First, thank you for your readership -- traffic to “Inside Digital Learning” articles grew by 50 percent from 2018 to 2019, to just under two million collective page views. The number of you receiving our weekly newsletter also grew nicely, by about 15 percent. So thanks for that, too.
Our reporters, bloggers and other purveyors of content worked hard to produce content that would engage you -- and the articles below seemed to most hit the mark. The top two articles were oldies but goodies: articles that appeared in 2017 and 2018, respectively, but stayed relevant enough to keep you coming back.
Please enjoy those and the other articles again -- and please come back for more in 2020.
1. 5 Ways to Cheat on Online Exams: We're going to assume this was popular with administrators and professors trying to prevent cheating, rather than …
2. Online Education Ascends: A look at 2017 federal data on online enrollments. We'll see if the article we published last week on comparable 2018 federal data has a similarly long shelf life.

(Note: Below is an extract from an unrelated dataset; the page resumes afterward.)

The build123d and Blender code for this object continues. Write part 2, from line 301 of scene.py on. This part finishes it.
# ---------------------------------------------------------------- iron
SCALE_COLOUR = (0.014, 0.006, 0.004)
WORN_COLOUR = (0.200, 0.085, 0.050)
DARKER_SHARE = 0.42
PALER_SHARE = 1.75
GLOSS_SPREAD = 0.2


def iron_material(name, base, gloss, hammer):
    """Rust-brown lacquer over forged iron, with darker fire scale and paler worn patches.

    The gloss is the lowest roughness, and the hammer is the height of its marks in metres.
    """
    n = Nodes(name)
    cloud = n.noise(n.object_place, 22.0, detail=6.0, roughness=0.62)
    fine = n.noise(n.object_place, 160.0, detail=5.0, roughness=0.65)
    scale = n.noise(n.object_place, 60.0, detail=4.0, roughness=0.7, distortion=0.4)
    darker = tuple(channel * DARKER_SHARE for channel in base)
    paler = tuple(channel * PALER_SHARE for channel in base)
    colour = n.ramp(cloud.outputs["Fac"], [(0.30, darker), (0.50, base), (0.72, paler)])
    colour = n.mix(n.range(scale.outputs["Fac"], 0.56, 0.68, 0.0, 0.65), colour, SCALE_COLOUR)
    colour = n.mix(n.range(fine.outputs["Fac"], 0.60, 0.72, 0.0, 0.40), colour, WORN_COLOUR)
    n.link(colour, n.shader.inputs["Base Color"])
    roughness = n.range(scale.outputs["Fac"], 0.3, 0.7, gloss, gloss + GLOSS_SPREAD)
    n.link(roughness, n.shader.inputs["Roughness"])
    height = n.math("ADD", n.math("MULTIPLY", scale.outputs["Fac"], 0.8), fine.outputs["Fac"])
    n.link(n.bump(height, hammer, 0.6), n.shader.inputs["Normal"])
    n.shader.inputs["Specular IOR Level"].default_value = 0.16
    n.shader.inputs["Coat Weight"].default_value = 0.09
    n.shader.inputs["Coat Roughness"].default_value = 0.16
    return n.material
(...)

3. Takedown of Online Education: Readers were clearly interested in this harsh (and highly politicized) critique of online education by a former Obama administration official.

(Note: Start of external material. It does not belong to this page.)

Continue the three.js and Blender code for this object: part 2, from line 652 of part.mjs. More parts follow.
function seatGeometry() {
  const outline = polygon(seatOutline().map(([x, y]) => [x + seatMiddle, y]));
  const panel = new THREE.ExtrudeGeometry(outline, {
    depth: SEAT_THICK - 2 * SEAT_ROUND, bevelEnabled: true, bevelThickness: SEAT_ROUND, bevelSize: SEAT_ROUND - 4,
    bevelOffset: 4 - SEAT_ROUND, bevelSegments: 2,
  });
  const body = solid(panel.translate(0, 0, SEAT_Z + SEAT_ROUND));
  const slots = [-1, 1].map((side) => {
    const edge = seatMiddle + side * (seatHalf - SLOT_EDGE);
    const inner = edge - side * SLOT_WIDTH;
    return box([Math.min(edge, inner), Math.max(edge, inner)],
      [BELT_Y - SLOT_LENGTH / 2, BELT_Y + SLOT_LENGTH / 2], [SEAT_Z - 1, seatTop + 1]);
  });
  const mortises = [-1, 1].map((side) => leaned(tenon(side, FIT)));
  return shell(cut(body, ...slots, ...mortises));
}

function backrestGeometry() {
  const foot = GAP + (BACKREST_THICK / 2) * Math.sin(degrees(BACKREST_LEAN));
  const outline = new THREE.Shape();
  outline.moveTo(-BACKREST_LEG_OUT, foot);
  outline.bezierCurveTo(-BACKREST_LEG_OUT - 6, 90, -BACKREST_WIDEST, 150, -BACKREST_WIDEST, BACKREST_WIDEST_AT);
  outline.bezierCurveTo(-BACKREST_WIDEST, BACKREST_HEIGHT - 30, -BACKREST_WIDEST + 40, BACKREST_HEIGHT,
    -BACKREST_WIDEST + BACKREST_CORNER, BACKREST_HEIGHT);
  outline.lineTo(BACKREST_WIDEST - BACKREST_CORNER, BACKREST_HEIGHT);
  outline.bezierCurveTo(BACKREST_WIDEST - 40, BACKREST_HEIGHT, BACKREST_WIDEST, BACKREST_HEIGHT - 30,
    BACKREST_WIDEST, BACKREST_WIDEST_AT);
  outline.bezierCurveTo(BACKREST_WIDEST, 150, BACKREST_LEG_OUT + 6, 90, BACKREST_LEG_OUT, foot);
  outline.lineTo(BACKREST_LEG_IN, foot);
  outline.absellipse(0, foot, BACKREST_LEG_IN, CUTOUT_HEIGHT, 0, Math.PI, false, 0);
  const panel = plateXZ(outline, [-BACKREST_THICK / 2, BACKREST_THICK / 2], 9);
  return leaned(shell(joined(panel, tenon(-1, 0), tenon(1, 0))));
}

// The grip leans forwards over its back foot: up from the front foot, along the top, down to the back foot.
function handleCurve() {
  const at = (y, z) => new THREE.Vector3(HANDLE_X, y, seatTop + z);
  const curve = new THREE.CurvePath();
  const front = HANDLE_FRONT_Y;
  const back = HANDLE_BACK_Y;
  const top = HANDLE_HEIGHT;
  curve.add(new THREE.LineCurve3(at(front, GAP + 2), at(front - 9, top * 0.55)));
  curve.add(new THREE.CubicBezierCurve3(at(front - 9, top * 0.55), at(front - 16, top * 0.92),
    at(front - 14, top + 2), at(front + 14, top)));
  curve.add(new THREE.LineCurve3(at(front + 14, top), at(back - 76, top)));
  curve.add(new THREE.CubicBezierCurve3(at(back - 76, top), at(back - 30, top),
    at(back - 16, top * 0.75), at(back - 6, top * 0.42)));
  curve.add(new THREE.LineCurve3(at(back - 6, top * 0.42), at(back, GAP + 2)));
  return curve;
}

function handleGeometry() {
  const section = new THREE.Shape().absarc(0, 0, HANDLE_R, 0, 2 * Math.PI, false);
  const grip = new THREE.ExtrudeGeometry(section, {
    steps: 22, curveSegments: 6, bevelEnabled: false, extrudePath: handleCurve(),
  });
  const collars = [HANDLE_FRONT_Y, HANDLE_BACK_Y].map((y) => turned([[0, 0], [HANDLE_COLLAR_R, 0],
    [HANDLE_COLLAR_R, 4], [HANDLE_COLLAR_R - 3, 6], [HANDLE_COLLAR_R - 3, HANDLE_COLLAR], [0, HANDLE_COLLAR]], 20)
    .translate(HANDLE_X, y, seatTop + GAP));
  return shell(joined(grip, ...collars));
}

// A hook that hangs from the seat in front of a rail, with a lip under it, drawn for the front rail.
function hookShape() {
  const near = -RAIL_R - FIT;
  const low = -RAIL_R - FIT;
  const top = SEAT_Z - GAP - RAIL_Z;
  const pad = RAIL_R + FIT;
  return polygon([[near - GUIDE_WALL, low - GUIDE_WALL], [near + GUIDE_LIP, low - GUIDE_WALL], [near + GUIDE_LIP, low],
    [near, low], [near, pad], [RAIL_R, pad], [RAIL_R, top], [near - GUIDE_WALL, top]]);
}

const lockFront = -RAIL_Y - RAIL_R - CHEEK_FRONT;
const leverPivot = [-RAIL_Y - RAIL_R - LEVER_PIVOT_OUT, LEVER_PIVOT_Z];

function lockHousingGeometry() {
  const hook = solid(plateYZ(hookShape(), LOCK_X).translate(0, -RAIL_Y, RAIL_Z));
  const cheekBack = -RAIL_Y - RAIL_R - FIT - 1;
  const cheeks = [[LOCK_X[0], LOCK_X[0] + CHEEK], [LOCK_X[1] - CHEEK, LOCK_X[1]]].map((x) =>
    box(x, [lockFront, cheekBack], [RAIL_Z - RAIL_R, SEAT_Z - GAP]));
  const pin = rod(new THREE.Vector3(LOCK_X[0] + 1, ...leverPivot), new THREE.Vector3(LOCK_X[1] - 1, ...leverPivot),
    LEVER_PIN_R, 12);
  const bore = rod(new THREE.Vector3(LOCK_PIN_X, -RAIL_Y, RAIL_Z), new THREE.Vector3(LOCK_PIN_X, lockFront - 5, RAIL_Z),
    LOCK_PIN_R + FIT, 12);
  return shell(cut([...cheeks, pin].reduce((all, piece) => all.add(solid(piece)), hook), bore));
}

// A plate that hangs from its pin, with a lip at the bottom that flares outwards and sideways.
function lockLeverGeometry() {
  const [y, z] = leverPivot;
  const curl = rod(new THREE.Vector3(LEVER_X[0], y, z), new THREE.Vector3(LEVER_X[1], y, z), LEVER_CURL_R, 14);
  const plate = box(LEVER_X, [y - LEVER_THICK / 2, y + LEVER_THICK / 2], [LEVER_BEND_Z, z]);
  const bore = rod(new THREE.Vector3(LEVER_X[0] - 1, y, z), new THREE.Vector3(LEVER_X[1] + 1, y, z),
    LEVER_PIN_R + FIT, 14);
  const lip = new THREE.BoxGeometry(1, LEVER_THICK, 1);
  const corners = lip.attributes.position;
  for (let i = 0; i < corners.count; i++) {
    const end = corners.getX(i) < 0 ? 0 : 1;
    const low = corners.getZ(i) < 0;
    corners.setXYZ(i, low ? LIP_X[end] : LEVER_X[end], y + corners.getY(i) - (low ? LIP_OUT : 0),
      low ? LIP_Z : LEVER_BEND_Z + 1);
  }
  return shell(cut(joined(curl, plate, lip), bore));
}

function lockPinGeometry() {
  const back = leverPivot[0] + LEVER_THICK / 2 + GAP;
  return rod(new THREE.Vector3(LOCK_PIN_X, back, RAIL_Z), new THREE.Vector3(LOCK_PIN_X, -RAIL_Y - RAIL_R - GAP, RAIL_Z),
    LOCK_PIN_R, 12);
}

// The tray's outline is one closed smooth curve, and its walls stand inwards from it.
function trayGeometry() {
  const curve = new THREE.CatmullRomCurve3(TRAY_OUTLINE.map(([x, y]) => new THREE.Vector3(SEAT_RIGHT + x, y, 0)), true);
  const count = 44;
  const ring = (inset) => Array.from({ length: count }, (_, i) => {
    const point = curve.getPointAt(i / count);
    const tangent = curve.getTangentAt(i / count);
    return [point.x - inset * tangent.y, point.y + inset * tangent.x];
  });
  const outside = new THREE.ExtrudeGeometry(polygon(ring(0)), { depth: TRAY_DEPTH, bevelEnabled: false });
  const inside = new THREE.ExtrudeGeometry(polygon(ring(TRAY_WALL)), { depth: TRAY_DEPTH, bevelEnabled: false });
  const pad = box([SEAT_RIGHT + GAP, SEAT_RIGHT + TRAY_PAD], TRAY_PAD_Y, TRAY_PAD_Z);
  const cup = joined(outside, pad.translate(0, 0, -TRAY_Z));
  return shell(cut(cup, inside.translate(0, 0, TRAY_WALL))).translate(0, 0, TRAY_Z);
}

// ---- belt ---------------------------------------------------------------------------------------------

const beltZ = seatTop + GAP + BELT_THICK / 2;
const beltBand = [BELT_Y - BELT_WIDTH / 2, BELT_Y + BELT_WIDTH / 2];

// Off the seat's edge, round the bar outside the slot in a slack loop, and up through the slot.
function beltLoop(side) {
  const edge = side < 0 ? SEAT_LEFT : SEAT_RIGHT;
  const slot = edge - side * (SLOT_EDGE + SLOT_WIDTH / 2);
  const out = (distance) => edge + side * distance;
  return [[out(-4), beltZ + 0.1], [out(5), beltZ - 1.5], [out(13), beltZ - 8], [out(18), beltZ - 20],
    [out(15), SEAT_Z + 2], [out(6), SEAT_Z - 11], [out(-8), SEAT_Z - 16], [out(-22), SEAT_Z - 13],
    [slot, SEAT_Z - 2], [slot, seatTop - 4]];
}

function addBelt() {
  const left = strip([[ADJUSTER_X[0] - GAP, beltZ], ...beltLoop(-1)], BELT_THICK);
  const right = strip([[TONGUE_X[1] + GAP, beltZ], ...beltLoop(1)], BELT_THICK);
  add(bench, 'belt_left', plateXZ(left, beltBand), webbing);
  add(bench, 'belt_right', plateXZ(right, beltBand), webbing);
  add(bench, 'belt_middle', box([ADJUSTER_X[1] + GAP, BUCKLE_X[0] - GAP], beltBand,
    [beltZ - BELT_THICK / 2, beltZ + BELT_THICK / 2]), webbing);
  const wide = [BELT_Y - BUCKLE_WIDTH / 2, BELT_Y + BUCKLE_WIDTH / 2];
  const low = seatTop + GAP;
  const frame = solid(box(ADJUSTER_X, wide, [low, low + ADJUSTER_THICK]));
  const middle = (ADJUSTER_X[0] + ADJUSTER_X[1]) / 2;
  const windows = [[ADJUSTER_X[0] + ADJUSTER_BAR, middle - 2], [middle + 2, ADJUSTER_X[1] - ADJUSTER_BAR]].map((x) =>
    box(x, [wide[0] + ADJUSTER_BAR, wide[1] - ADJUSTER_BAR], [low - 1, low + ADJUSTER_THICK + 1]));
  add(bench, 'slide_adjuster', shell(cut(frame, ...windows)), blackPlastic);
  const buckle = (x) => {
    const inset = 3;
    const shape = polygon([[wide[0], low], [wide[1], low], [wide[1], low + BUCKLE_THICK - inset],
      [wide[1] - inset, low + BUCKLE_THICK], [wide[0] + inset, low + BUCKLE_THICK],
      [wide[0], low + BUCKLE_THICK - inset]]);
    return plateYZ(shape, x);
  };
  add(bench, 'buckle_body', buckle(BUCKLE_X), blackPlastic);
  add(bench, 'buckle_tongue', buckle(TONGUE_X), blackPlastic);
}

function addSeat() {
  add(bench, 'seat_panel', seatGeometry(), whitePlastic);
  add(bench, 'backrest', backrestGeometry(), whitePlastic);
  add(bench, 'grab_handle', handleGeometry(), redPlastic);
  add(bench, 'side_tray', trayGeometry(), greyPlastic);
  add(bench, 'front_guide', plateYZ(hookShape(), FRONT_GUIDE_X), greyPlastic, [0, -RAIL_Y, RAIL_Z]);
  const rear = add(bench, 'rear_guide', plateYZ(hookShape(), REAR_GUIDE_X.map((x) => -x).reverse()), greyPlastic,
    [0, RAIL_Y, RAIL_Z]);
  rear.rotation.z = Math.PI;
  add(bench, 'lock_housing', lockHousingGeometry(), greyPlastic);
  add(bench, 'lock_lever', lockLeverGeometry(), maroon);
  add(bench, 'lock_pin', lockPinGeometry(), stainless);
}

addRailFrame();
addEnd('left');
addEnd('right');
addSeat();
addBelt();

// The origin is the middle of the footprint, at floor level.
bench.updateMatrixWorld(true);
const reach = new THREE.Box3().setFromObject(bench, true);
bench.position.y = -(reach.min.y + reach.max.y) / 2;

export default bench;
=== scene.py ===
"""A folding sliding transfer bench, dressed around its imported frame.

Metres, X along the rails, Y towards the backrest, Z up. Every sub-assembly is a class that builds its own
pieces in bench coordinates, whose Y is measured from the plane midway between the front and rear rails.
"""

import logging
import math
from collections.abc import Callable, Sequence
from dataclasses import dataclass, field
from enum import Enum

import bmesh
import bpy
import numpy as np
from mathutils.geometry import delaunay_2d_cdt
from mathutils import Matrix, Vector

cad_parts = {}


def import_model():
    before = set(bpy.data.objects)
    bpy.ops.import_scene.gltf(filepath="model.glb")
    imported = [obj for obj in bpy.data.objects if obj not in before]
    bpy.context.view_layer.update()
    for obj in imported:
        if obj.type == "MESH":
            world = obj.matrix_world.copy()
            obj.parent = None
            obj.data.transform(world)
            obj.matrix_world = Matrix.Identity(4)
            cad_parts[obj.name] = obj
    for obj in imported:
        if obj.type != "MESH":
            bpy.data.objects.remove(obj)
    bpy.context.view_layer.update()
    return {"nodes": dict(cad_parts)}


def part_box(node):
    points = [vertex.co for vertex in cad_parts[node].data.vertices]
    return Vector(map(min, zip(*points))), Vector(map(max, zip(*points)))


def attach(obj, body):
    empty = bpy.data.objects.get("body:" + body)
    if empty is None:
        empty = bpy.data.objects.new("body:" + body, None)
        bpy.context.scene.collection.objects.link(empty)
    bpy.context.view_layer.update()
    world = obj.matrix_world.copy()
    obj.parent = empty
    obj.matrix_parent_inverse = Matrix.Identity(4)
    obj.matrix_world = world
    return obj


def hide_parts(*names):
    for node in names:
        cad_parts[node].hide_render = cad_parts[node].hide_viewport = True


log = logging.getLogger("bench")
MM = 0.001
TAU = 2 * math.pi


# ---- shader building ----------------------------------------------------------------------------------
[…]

4. California Students Caught in the Middle: A potentially dry topic -- a fight in the Golden State over how officials there authorize online programs to operate in the state -- but the impact on millions of students clearly mattered.
5. Rival Publishers Join Forces: What impact will a potential merger of Cengage and McGraw-Hill have on institutions and students? The questions are still ripe.
6. Discussion Boards: Valuable? Overused? Discuss: An article on teaching practices -- and what a great headline!
7. How Many Public Universities Can ‘Go Big’ Online?: The competitive landscape for online learning for state institutions -- and the other colleges that could be affected.
8. Pearson's Next Chapter: Another article about publishers' strategy -- but, as important to most of our readers, about the cost of curricular materials and the adoption of digital.
9. Online, Cheap and Elite: This article, too, is from a previous year -- but Georgia Tech's groundbreaking low-cost master's in computer science continues to fascinate.
10. Google's Growing IT Certificate: Higher education readers remain interested in -- and worried about? -- alternative credentials promoted by major companies such as Google, Microsoft and Amazon.